The first Irish-American architect to achieve fame in his chosen profession, Louis Henry Sullivan was the son of a Cork-born dancing master who was parted at the age of 13 from his own entertainer father at an Irish market day. The dispossessed youth made his way to Boston via England and established himself with the upper echelons of society, helped by marriage to a woman of French-Swiss origin.
Louis never fully overcame the legacy of his father's difficult and colorful past, and his personal life and circumstances (he never married and had difficulty in family relationships) suggest a pre-occupied, intense and distant figure. Yet he was to enjoy great success in his chosen area, creating a body of work unrivalled in his period, and, in terms of its philosophy, interpretation and impact, before or since.
Educated briefly at the Massachussetts Institute of Technology and the Ecole des Beaux Arts in Paris, he learned his draughting trade at professional offices in Philadelphia and Chicago, becoming a partner at 27 in the practice of Dankmar Adler and taking over the practice two years later when Adler retired.
From the beginning Sullivan drew together a number of seemingly incompatible strands of architectural thinking, bringing a dense theory of art and folkloric mysticism to projects that were mainly commercial, adding elaborate ornamentation to interiors that were designed for straightforward administrative function, and introducing height as an aesthetic concept in an era before demand dictated it.
From 1888 a young Frank Lloyd Wright was Sullivan's acolyte and assistant, receiving a loan from his mentor so that he could build a house and studio for himself, and then designing a house for Sullivan. Wright's moonlighting led to a parting of the ways in circumstances that Wright regretted for the rest of his life, and that led Sullivan to cut off communication for over twenty years. Their reconciliation was prompted by Sullivan's enduring belief that Wright was his natural successor and "the keeper of the sacred flame of architecture."

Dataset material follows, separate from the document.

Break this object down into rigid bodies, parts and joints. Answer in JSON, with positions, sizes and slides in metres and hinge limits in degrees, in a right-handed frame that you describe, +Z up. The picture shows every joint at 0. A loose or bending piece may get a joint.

Sullivan's most inspired and most successful buildings were in a ten year period from the late 1880s, as he rode on the coat-tails of a great urban rebuilding programme following the Chicago Fire of 1871. His Auditorium Building and Tower (whose 17-storey elevation included the architect's own offices) became one of his most interesting buildings in terms of changing useage, and still functions as a performing arts center and college facility. He added the Chicago Stock Exchange Building in 1893. At the other end of the timeline, his Prudential Building (1899) is his last notable gift to the skyline of the city he loved.
Though he never sought a national reputation or portfolio, his practice always had a strong regional outreach to centers such as St. Louis (where his Wainright Building was completed in 1891) and Buffalo (location of the Guaranty Building completed in 1895). These are considered among his most outstanding buildings.
During the early 20th. century he turned his attention to smaller cities such as Owatonna, Minnesota (National Farmers Bank, 1908) and Grinnell, Iowa (Merchant's Bank, 1914). At the same time he began to formulate his theories of organic architecture in monographs and books, enhancing his reputation as a deep thinker and a refreshing theorist.
With the resignation of his chief draftsman George Grant Elmslie in 1909, the major impetus of the famous practice was halted and the pace of decline accelerated until Sullivan was found dead in a hotel room in Chicago at the age of 68.